USA maize output, the highest amongst all countries, is about 360 million tons (mts). Out of this 36% or 130mts corn is consumed for ethanol. With sufficiency and viability of shale gas, future demand of ethanol will shrink, resulting into demand compression of corn especially in USA, and its price will move southward in coming years.  As of now, corn and wheat are trading respectively at $190/200 and $240 pmt fob—lesser by 20% from last year.
There exists an empirical equation of corn with other agro commodities. For easy understanding if corn is priced at $200 pmt in any future exchange, wheat will be around $250-$260 and soybean will be traded at $450-$500. Barring unforeseen conditions, trade tentatively assumes ratio of 1: 1.25 to 1.30 for corn vs wheat and 1: 2.25 to 2.5 for corn vs soybean.

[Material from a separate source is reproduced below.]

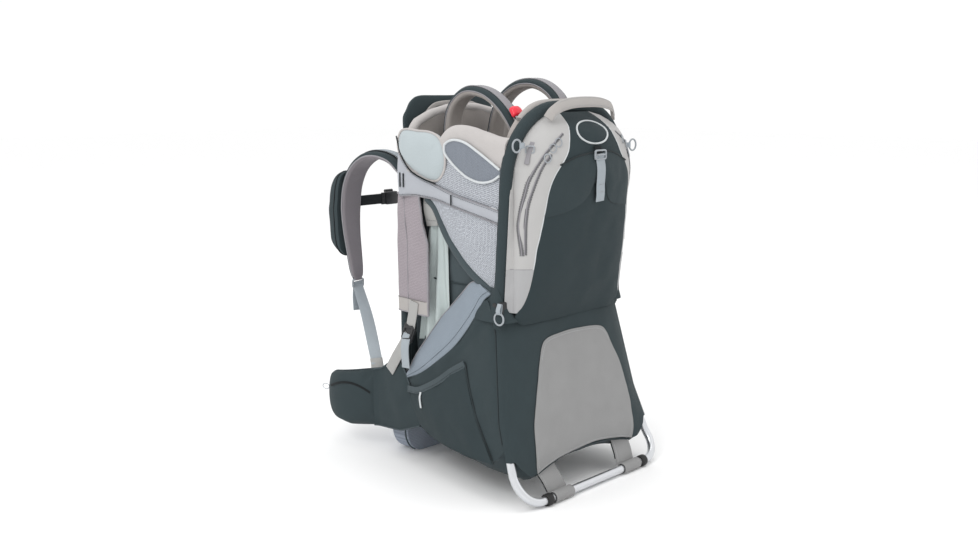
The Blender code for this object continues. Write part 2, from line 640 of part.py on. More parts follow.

Rice of Asian origins is not traded at future exchanges so corn vs rice ratios cannot be established directly but can be inferred from “price/demand” elasticity of 39 countries of Sub-Saharan Africa (SSA). This region imports about 11-12 million tons rice annually out of 35 million tons of non- Basmati traded worldwide. If rice becomes expensive say about $600 pmt  fob, as in 2008, there would be significant shift to corn till rice values drop to about $350-$400 levels.
Bearish corn means lower food and feed prices
Corn, wheat and soymeal are active ingredients of feed compound ingested by live stocks. In bearish corn market a feed miller applies more corn and curtails blend of high priced wheat or soymeal and thereby trims demand of wheat or soybeans.  Thus price movements of wheat and soybean are largely governed by corn prices.  Probability of corn price being higher than wheat is remote except in drought like conditions in USA in 2011-12.   
USA as an exporter of non-biofuel energy can make corn terribly bearish and may drag down world’s grain complex. GM crops can further discount grain values. With such an evolving situation, India cannot afford to hike MSP of wheat and paddy arbitrarily—as one way street going up always with no calibration to market. Apart from seed, fertilizer, electricity, diesel subsidies, farmers are doled out additional dose of subsidy by FCI through MSP with open ended procurement. Then the cereal is expected to be subsidised up to 90% of the cost under Food Security Act. Buy at the high of the highest and sell at the low of the lowest cannot be the governing principles of Indian food and agricultural reforms.
Policymakers must consider these “glocal factors” –otherwise Government will be saddled with unsold grains as usual. Exports from open market will also become unviable. Recent example is Thailand where 18 million tons of high priced paddy is lying partly damaged and unsold while pilfered tonnage is unknown.
Poverty is diminishing
Recent World Bank report demolishes Indian claim of rising poverty highlighted at WTO. World Bank puts Indian poor reduced to 100 million in 2011 from 400 million in 2005 based upon PPP of $1.25 per person per day. Even if this report is questionable, none can doubt improved standard of living of all sections of Indian society. For the last 10 years average GDP growth—adjusted with inflation deflator-- is about 6.5%. Can we still harp that poverty is not coming down?  GDP growth and rise in poverty do not gel. How can farmers owning land—even small holdings as an asset class –be classified as poor and whose income is exempted from tax. If poverty is diminishing then gifting larger subsidies are discordant policy signals.
Let us not follow policies of “Povertarianism as my birth right” as rightly highlighted by Mr. Shekhar Gupta, the former Editor of this paper, in July 2013.  The need is to anticipate winds of change in the energy environment and agro complex to eliminate trade distorting policies for efficiencies in local and international business. If WTO controversy can be resolved by cash transfers, let this be implemented by 2017 under the peace clause.